DECISION OF BOARD MEMBER, F. W. MURRAY:
I dissent.
I would not have found that the Respondents were carrying on a related business in common control or direction within the meaning of section 1(4) of the Act.
While there is clearly some functional interdependence between the two companies, I would rot, particularly in the construction industry and more particularly in this segment of the industry, be moved to declare that the two companies constitute one employer for purposes of the Labour Relations Act in the absence of hard evidence concerning common ownership, either by way of shares, or evidence by way of records as to common directorships.
Moreover, I also believe that the Board has erred in failing to exercise its discretion under section 1(4) of the Act and decline to declare the companies to constitute one employer for purposes of the Act. It was open to the Applicant to historically show the numbers employed by Foley in previous years. Foley's business as a general contractor as I understand it would not necessarily generate a large number of employees, particularly when such a large portion of his business was and is the rental of construction machinery across the province.
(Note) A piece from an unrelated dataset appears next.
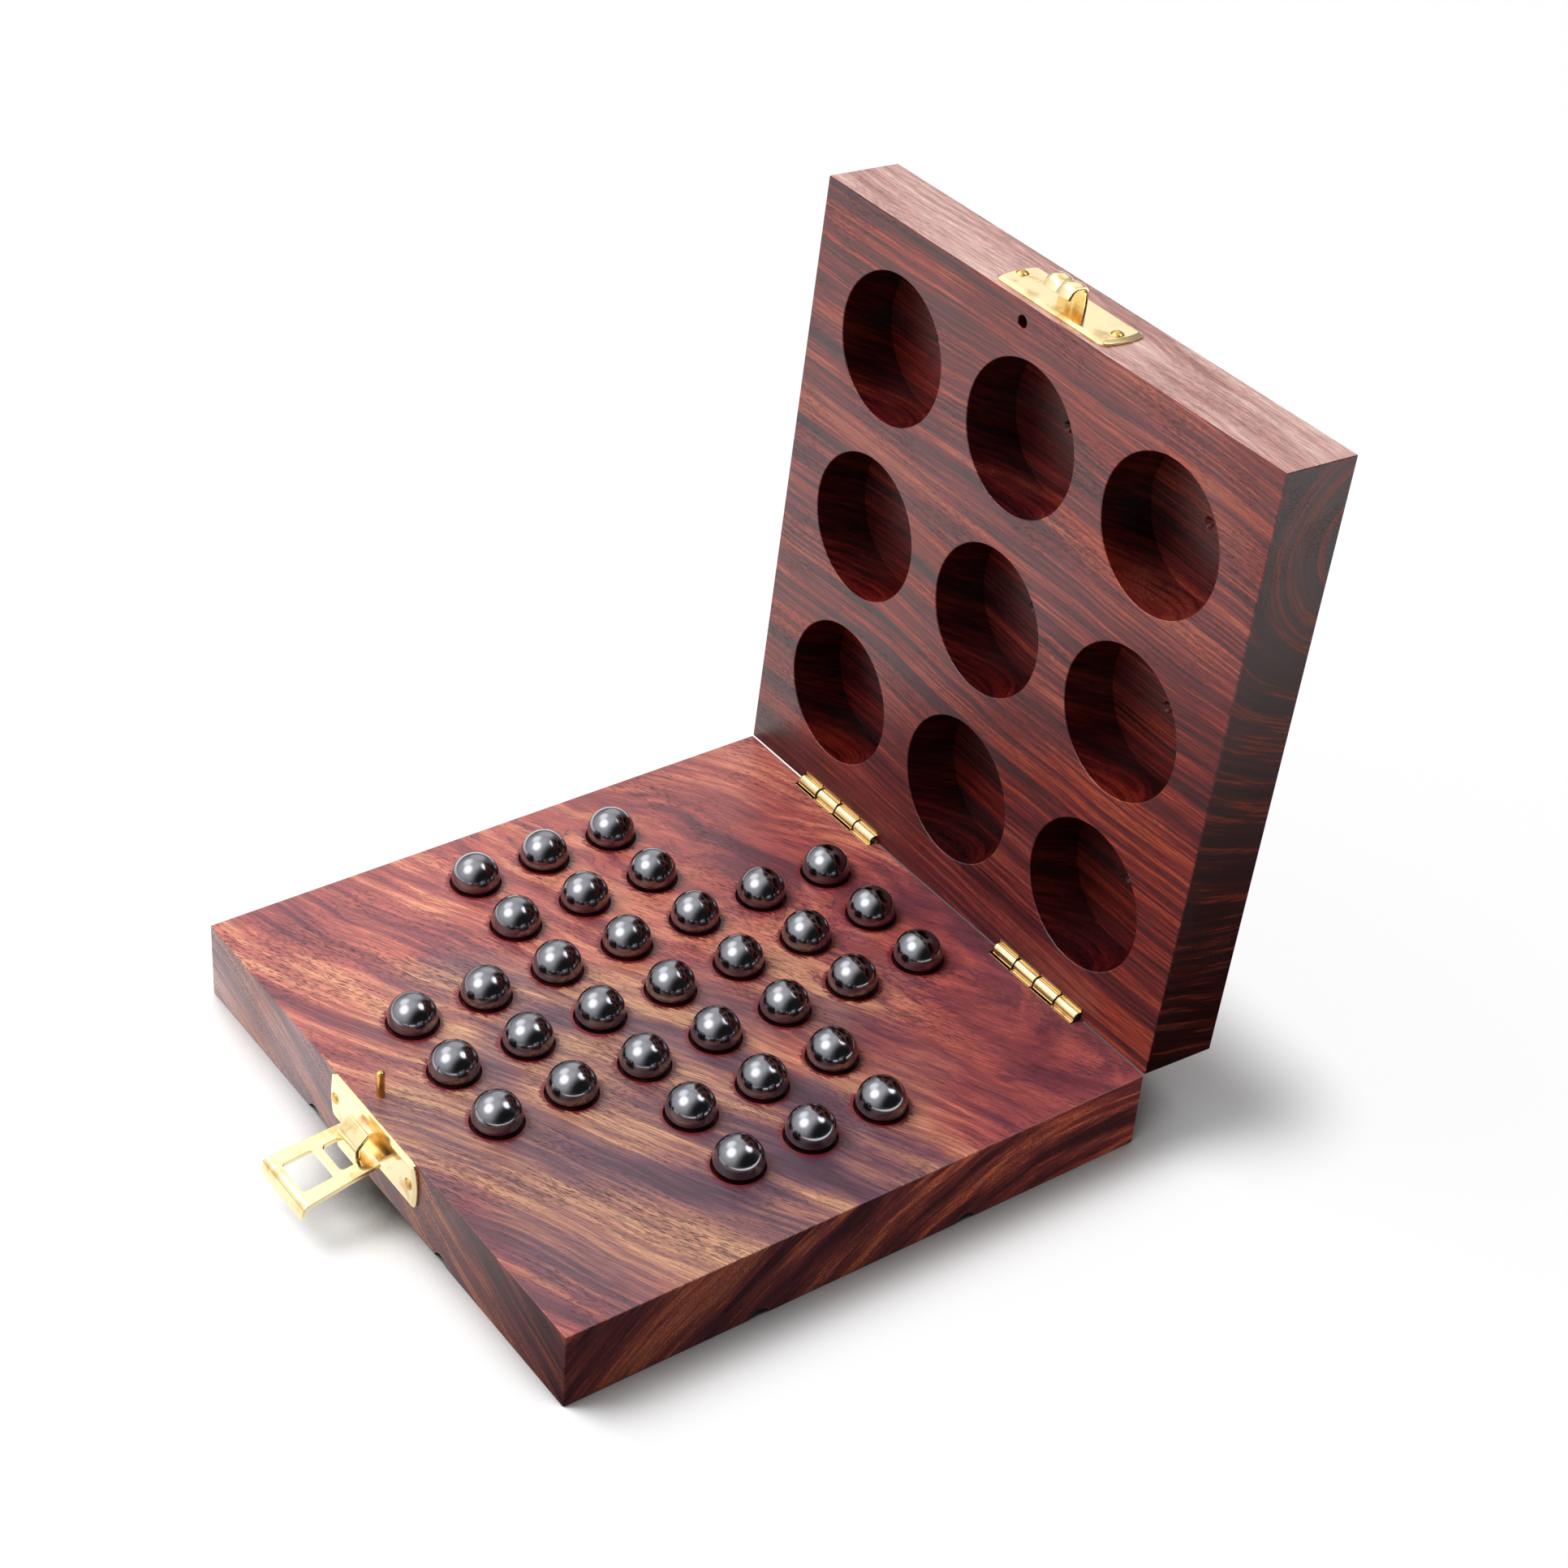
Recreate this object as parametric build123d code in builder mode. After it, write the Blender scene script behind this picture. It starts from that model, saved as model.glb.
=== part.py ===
"""Folding pocket games board: two square hardwood boards hinged together.

The base is drilled for peg solitaire and carries steel balls. The lid is bored
with a three by three grid of round pockets for noughts and crosses, which also
hold the balls while the board is shut. It is drawn open, as it stands in play.

Millimetres, +Z up, +Y towards the hinges. The origin is the middle of the
underside, which rests on the table.
"""

from build123d import *

import os
from math import cos, radians, sin, tan

os.makedirs("parts", exist_ok=True)

# Boards
BOARD_SIDE = 127.0
BASE_THICKNESS = 16.5
LID_THICKNESS = 16.5
BOARD_EDGE_ROUND = 0.25
CLOSED_GAP = 0.2
LID_OPEN_ANGLE = 93.5

# Solitaire holes and balls
BALL_DIAMETER = 9.525
BALL_STANDS_PROUD = 6.2
BALL_SEAT_CLEARANCE = 0.06
BALL_HOLE_DIAMETER = 10.0
DRILL_POINT_ANGLE = 118.0
BALL_PITCH = 15.6
BALL_GRID_SHIFT_X = -2.4
BALL_GRID_SHIFT_Y = 1.6
BALL_GRID_TURN = -1.3
CROSS_REACH = 3
CROSS_ARM_REACH = 1

# Pockets in the lid
POCKET_DIAMETER = 30.0
POCKET_DEPTH = 12.0
POCKET_PITCH = 38.5
POCKETS_EACH_WAY = 3
CENTRE_MARK_DIAMETER = 2.4
CENTRE_MARK_DEPTH = 1.2

# Grooves that rule the underside into nine squares
GROOVE_SPACING = 46.0
GROOVE_WIDTH = 4.6
GROOVE_DEPTH = 1.5

# Locating pin at the catch edge, and its hole in the lid
LOCATING_PIN_DIAMETER = 1.6
LOCATING_PIN_HEIGHT = 5.7
LOCATING_PIN_BURIED = 8.0
LOCATING_PIN_X = -4.5
LOCATING_PIN_INSET = 3.7
LOCATING_PIN_ROUND = 0.6
LOCATING_PIN_FIT = 0.02
LOCATING_HOLE_DIAMETER = 2.4
LOCATING_HOLE_DEPTH = 7.0

# Butt hinges
HINGE_CENTRE_X = 32.3
HINGE_LENGTH = 25.0
HINGE_AXIS_BEHIND = 0.1
KNUCKLES = 4
KNUCKLE_DIAMETER = 3.0
KNUCKLE_END_GAP = 0.14
KNUCKLE_TO_LEAF = 0.06
ROLL_SEAM = 0.12
HINGE_PIN_DIAMETER = 1.4
HINGE_PIN_CLEARANCE = 0.05
HINGE_PIN_INSET = 0.2
HINGE_PIN_CHAMFER = 0.15
LEAF_THICKNESS = 0.8
LEAF_HEIGHT = 7.0
LEAF_CORNER_RADIUS = 0.6
LEAF_FIT = 0.1
HINGE_NAIL_SPACING = 16.0
HINGE_NAIL_FROM_AXIS = 4.3

# Nails
NAIL_SHANK_DIAMETER = 1.1
NAIL_SHANK_LENGTH = 7.0
NAIL_POINT_LENGTH = 1.4
NAIL_HEAD_DIAMETER = 2.5
NAIL_HEAD_HEIGHT = 0.6
NAIL_FIT = 0.02

# Catch plates
PLATE_LENGTH = 31.0
PLATE_HEIGHT = 10.4
PLATE_THICKNESS = 0.9
PLATE_END_BOW = 0.8
PLATE_CORNER_RADIUS = 1.2
PLATE_BEVEL_WIDTH = 0.9
PLATE_BEVEL_DEPTH = 0.4
PLATE_NAIL_SPACING = 26.4
BASE_PLATE_DROP = 0.1
LID_PLATE_RISE = 1.1

# Curled straps, measured from the board face and from the contact edge
STRAP_THICKNESS = 0.9
STRAP_REACH = 5.5
STRAP_BEND_RADIUS = 1.5
LUG_WIDTH = 6.8
LUG_ROOT = 7.5
LUG_SHOULDER = 2.9
LUG_TIP = 0.5
LUG_TIP_REACH = 3.1
HOOK_WIDTH = 7.2
HOOK_ROOT = 6.95
HOOK_SHOULDER = 3.6
HOOK_TIP = 2.5
HOOK_TIP_REACH = 3.4
HOOK_CREASE_WIDTH = 1.0
HOOK_CREASE_DEPTH = 0.4

# Hasp, measured along the sheet from its pivot
HASP_PIVOT_DROP = 5.4
HASP_PIVOT_REACH = 3.6
HASP_DROOP_ANGLE = 8.0
HASP_THICKNESS = 0.9
HASP_INNER_WIDTH = 13.2
HASP_OUTER_WIDTH = 15.4
HASP_INNER_END = 1.0
HASP_OUTER_END = 15.1
HASP_CORNER_RADIUS = 1.6
HASP_LIP_HEIGHT = 3.0
HASP_LIP_FLARE = 0.4
HASP_LIP_BEND_RADIUS = 1.3
LUG_WINDOW_WIDTH = 7.4
LUG_WINDOW_END = 5.4
HOOK_WINDOW_WIDTH = 8.2
HOOK_WINDOW_START = 7.0
HOOK_WINDOW_END = 13.3
WINDOW_CORNER_RADIUS = 0.8


# The hinge axis lies behind the boards, level with the middle of the closed gap.
axis_y = BOARD_SIDE / 2 + HINGE_AXIS_BEHIND
axis_z = BASE_THICKNESS + CLOSED_GAP / 2

# Lid plane: its origin is the middle of the hinge edge of the inner face,
# its Y runs to the free edge and its Z leaves the inner face.
lid_along = Vector(0, -cos(radians(LID_OPEN_ANGLE)), sin(radians(LID_OPEN_ANGLE)))
lid_normal = Vector(0, -sin(radians(LID_OPEN_ANGLE)), -cos(radians(LID_OPEN_ANGLE)))
lid_corner = (
    Vector(0, axis_y, axis_z)
    + lid_along * HINGE_AXIS_BEHIND
    - lid_normal * (CLOSED_GAP / 2)
)
lid_face = Plane(origin=lid_corner, x_dir=(1, 0, 0), z_dir=lid_normal)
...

Had there been an erosion or if there was a threat of erosion, it would have been a simple task indeed for the Applicant to have submitted the history of employee members in the area and to show that during 1979 this number had been affected by the employment of 30 to 55 employees of Kingston Aggregate during 1979. In failing to exercise the discretion available to it under section 1(4) of the Act, the Board's decision may well have the effect of extending the bargaining unit to a sub-contractor working at least in part on jobs that otherwise would be "non-union", and the evidence indicates that a great deal of Kingston Aggregate's competition in the area falls in this category.